DIRECTIONS:
Reproduce this listing in full.

DATA EXCERPT:
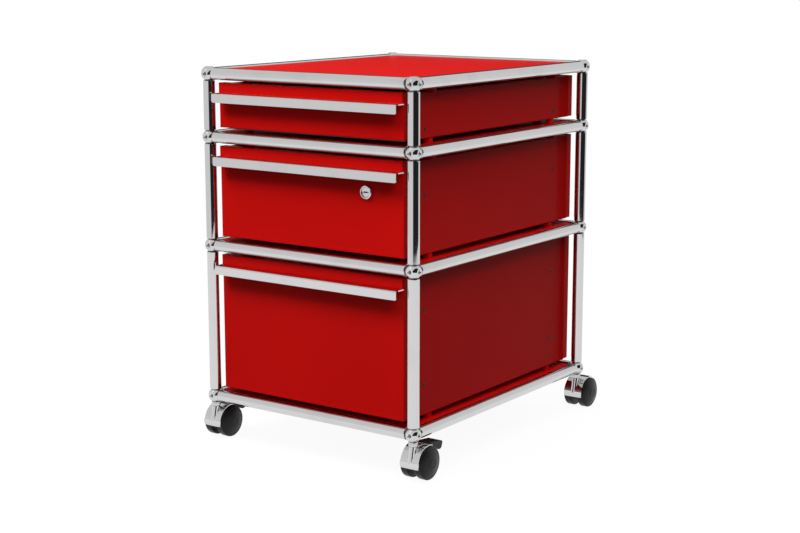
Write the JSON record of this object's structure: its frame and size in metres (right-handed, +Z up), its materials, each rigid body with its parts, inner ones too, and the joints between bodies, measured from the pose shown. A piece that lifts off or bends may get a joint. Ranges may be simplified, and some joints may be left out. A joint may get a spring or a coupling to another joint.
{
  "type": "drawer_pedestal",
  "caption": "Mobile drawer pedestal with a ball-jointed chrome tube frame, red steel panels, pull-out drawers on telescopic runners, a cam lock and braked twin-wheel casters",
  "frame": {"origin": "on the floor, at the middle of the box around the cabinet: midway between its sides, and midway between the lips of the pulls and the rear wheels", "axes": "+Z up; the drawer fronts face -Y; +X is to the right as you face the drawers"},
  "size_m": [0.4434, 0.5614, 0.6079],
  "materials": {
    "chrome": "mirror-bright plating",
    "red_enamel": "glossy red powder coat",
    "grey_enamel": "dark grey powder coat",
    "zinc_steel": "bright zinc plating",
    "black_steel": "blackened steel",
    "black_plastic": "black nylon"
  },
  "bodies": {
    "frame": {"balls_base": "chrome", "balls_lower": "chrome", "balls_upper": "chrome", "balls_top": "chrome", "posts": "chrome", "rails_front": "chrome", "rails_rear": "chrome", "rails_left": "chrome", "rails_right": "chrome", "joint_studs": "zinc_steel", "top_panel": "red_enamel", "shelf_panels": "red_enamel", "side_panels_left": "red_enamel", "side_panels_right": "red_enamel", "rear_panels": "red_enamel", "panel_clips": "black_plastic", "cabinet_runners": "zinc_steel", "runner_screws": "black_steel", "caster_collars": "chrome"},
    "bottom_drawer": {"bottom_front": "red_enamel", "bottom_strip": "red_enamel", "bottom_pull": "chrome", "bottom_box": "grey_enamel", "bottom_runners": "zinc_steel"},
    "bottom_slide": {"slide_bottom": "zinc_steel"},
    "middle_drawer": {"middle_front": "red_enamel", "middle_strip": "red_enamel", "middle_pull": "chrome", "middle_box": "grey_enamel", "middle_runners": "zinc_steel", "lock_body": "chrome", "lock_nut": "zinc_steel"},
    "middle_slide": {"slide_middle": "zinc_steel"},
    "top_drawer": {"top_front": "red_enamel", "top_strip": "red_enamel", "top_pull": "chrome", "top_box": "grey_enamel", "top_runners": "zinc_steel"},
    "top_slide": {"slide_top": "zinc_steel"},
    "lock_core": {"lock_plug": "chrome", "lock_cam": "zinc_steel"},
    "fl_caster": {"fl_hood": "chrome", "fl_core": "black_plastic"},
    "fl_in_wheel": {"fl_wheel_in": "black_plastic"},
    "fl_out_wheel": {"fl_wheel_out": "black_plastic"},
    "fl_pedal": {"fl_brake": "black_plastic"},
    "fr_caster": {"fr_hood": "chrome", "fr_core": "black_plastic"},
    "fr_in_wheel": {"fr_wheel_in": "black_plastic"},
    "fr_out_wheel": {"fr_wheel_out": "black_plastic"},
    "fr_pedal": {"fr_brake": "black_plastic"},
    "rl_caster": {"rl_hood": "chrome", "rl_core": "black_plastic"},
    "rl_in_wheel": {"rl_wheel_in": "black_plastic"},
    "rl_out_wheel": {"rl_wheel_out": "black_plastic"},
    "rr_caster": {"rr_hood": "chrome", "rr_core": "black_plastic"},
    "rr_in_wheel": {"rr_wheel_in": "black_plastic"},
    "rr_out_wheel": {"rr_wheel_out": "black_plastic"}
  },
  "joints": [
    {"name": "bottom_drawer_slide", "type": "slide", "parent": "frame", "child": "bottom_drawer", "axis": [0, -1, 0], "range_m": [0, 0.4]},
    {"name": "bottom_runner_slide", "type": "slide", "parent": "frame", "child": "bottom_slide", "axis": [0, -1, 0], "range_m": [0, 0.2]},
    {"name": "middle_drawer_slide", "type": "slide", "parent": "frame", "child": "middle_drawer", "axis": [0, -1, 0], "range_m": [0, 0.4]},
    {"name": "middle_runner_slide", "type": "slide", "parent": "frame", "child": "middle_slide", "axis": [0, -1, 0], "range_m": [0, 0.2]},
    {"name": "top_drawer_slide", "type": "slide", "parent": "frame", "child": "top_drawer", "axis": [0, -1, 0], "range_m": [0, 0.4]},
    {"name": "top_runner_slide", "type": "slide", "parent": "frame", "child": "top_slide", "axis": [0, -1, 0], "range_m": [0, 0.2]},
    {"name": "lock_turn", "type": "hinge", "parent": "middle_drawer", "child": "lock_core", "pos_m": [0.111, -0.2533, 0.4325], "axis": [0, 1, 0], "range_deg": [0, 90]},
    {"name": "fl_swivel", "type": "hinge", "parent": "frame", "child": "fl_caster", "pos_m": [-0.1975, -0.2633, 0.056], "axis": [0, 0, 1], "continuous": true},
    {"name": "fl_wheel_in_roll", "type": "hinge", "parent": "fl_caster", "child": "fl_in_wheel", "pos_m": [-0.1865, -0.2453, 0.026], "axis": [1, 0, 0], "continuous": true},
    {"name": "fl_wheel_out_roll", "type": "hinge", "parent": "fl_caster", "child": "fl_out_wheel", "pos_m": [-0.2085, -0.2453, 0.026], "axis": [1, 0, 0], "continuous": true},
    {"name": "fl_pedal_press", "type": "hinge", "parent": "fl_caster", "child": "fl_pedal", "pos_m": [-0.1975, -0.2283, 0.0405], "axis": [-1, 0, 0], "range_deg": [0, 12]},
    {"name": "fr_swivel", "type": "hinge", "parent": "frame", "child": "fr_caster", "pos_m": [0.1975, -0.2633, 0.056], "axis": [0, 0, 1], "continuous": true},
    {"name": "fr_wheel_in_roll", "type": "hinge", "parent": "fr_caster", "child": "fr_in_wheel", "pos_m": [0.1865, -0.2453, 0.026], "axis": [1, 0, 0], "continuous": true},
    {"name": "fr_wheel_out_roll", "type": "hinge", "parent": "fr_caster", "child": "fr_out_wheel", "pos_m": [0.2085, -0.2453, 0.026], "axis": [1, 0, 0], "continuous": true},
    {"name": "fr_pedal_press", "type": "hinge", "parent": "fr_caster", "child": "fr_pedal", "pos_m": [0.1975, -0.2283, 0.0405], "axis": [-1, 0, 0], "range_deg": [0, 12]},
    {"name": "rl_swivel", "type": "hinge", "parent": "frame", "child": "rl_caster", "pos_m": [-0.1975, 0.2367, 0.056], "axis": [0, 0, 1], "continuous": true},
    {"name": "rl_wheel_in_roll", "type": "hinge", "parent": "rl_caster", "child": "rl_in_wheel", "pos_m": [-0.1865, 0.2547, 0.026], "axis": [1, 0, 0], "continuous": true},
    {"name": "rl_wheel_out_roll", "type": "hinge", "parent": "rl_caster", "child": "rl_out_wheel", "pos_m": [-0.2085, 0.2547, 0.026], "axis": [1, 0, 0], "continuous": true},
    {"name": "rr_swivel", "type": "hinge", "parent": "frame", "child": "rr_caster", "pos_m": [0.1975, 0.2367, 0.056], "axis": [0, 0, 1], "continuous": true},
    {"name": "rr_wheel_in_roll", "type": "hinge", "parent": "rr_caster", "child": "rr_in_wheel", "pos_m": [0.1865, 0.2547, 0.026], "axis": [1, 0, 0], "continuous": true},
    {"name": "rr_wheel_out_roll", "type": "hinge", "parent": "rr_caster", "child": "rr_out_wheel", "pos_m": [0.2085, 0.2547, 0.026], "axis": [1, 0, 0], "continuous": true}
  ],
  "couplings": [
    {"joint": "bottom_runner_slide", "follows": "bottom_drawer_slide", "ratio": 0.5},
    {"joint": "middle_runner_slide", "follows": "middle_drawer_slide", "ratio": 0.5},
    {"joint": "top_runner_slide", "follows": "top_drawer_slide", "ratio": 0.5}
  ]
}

TASK OUTPUT:
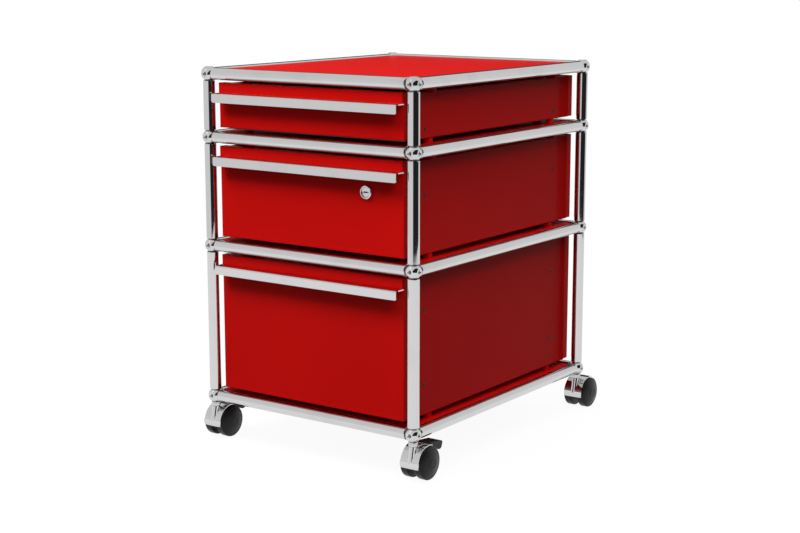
Write the JSON record of this object's structure: its frame and size in metres (right-handed, +Z up), its materials, each rigid body with its parts, inner ones too, and the joints between bodies, measured from the pose shown. A piece that lifts off or bends may get a joint. Ranges may be simplified, and some joints may be left out. A joint may get a spring or a coupling to another joint.
{
  "type": "drawer_pedestal",
  "caption": "Mobile drawer pedestal with a ball-jointed chrome tube frame, red steel panels, pull-out drawers on telescopic runners, a cam lock and braked twin-wheel casters",
  "frame": {"origin": "on the floor, at the middle of the box around the cabinet: midway between its sides, and midway between the lips of the pulls and the rear wheels", "axes": "+Z up; the drawer fronts face -Y; +X is to the right as you face the drawers"},
  "size_m": [0.4434, 0.5614, 0.6079],
  "materials": {
    "chrome": "mirror-bright plating",
    "red_enamel": "glossy red powder coat",
    "grey_enamel": "dark grey powder coat",
    "zinc_steel": "bright zinc plating",
    "black_steel": "blackened steel",
    "black_plastic": "black nylon"
  },
  "bodies": {
    "frame": {"balls_base": "chrome", "balls_lower": "chrome", "balls_upper": "chrome", "balls_top": "chrome", "posts": "chrome", "rails_front": "chrome", "rails_rear": "chrome", "rails_left": "chrome", "rails_right": "chrome", "joint_studs": "zinc_steel", "top_panel": "red_enamel", "shelf_panels": "red_enamel", "side_panels_left": "red_enamel", "side_panels_right": "red_enamel", "rear_panels": "red_enamel", "panel_clips": "black_plastic", "cabinet_runners": "zinc_steel", "runner_screws": "black_steel", "caster_collars": "chrome"},
    "bottom_drawer": {"bottom_front": "red_enamel", "bottom_strip": "red_enamel", "bottom_pull": "chrome", "bottom_box": "grey_enamel", "bottom_runners": "zinc_steel"},
    "bottom_slide": {"slide_bottom": "zinc_steel"},
    "middle_drawer": {"middle_front": "red_enamel", "middle_strip": "red_enamel", "middle_pull": "chrome", "middle_box": "grey_enamel", "middle_runners": "zinc_steel", "lock_body": "chrome", "lock_nut": "zinc_steel"},
    "middle_slide": {"slide_middle": "zinc_steel"},
    "top_drawer": {"top_front": "red_enamel", "top_strip": "red_enamel", "top_pull": "chrome", "top_box": "grey_enamel", "top_runners": "zinc_steel"},
    "top_slide": {"slide_top": "zinc_steel"},
    "lock_core": {"lock_plug": "chrome", "lock_cam": "zinc_steel"},
    "fl_caster": {"fl_hood": "chrome", "fl_core": "black_plastic"},
    "fl_in_wheel": {"fl_wheel_in": "black_plastic"},
    "fl_out_wheel": {"fl_wheel_out": "black_plastic"},
    "fl_pedal": {"fl_brake": "black_plastic"},
    "fr_caster": {"fr_hood": "chrome", "fr_core": "black_plastic"},
    "fr_in_wheel": {"fr_wheel_in": "black_plastic"},
    "fr_out_wheel": {"fr_wheel_out": "black_plastic"},
    "fr_pedal": {"fr_brake": "black_plastic"},
    "rl_caster": {"rl_hood": "chrome", "rl_core": "black_plastic"},
    "rl_in_wheel": {"rl_wheel_in": "black_plastic"},
    "rl_out_wheel": {"rl_wheel_out": "black_plastic"},
    "rr_caster": {"rr_hood": "chrome", "rr_core": "black_plastic"},
    "rr_in_wheel": {"rr_wheel_in": "black_plastic"},
    "rr_out_wheel": {"rr_wheel_out": "black_plastic"}
  },
  "joints": [
    {"name": "bottom_drawer_slide", "type": "slide", "parent": "frame", "child": "bottom_drawer", "axis": [0, -1, 0], "range_m": [0, 0.4]},
    {"name": "bottom_runner_slide", "type": "slide", "parent": "frame", "child": "bottom_slide", "axis": [0, -1, 0], "range_m": [0, 0.2]},
    {"name": "middle_drawer_slide", "type": "slide", "parent": "frame", "child": "middle_drawer", "axis": [0, -1, 0], "range_m": [0, 0.4]},
    {"name": "middle_runner_slide", "type": "slide", "parent": "frame", "child": "middle_slide", "axis": [0, -1, 0], "range_m": [0, 0.2]},
    {"name": "top_drawer_slide", "type": "slide", "parent": "frame", "child": "top_drawer", "axis": [0, -1, 0], "range_m": [0, 0.4]},
    {"name": "top_runner_slide", "type": "slide", "parent": "frame", "child": "top_slide", "axis": [0, -1, 0], "range_m": [0, 0.2]},
    {"name": "lock_turn", "type": "hinge", "parent": "middle_drawer", "child": "lock_core", "pos_m": [0.111, -0.2533, 0.4325], "axis": [0, 1, 0], "range_deg": [0, 90]},
    {"name": "fl_swivel", "type": "hinge", "parent": "frame", "child": "fl_caster", "pos_m": [-0.1975, -0.2633, 0.056], "axis": [0, 0, 1], "continuous": true},
    {"name": "fl_wheel_in_roll", "type": "hinge", "parent": "fl_caster", "child": "fl_in_wheel", "pos_m": [-0.1865, -0.2453, 0.026], "axis": [1, 0, 0], "continuous": true},
    {"name": "fl_wheel_out_roll", "type": "hinge", "parent": "fl_caster", "child": "fl_out_wheel", "pos_m": [-0.2085, -0.2453, 0.026], "axis": [1, 0, 0], "continuous": true},
    {"name": "fl_pedal_press", "type": "hinge", "parent": "fl_caster", "child": "fl_pedal", "pos_m": [-0.1975, -0.2283, 0.0405], "axis": [-1, 0, 0], "range_deg": [0, 12]},
    {"name": "fr_swivel", "type": "hinge", "parent": "frame", "child": "fr_caster", "pos_m": [0.1975, -0.2633, 0.056], "axis": [0, 0, 1], "continuous": true},
    {"name": "fr_wheel_in_roll", "type": "hinge", "parent": "fr_caster", "child": "fr_in_wheel", "pos_m": [0.1865, -0.2453, 0.026], "axis": [1, 0, 0], "continuous": true},
    {"name": "fr_wheel_out_roll", "type": "hinge", "parent": "fr_caster", "child": "fr_out_wheel", "pos_m": [0.2085, -0.2453, 0.026], "axis": [1, 0, 0], "continuous": true},
    {"name": "fr_pedal_press", "type": "hinge", "parent": "fr_caster", "child": "fr_pedal", "pos_m": [0.1975, -0.2283, 0.0405], "axis": [-1, 0, 0], "range_deg": [0, 12]},
    {"name": "rl_swivel", "type": "hinge", "parent": "frame", "child": "rl_caster", "pos_m": [-0.1975, 0.2367, 0.056], "axis": [0, 0, 1], "continuous": true},
    {"name": "rl_wheel_in_roll", "type": "hinge", "parent": "rl_caster", "child": "rl_in_wheel", "pos_m": [-0.1865, 0.2547, 0.026], "axis": [1, 0, 0], "continuous": true},
    {"name": "rl_wheel_out_roll", "type": "hinge", "parent": "rl_caster", "child": "rl_out_wheel", "pos_m": [-0.2085, 0.2547, 0.026], "axis": [1, 0, 0], "continuous": true},
    {"name": "rr_swivel", "type": "hinge", "parent": "frame", "child": "rr_caster", "pos_m": [0.1975, 0.2367, 0.056], "axis": [0, 0, 1], "continuous": true},
    {"name": "rr_wheel_in_roll", "type": "hinge", "parent": "rr_caster", "child": "rr_in_wheel", "pos_m": [0.1865, 0.2547, 0.026], "axis": [1, 0, 0], "continuous": true},
    {"name": "rr_wheel_out_roll", "type": "hinge", "parent": "rr_caster", "child": "rr_out_wheel", "pos_m": [0.2085, 0.2547, 0.026], "axis": [1, 0, 0], "continuous": true}
  ],
  "couplings": [
    {"joint": "bottom_runner_slide", "follows": "bottom_drawer_slide", "ratio": 0.5},
    {"joint": "middle_runner_slide", "follows": "middle_drawer_slide", "ratio": 0.5},
    {"joint": "top_runner_slide", "follows": "top_drawer_slide", "ratio": 0.5}
  ]
}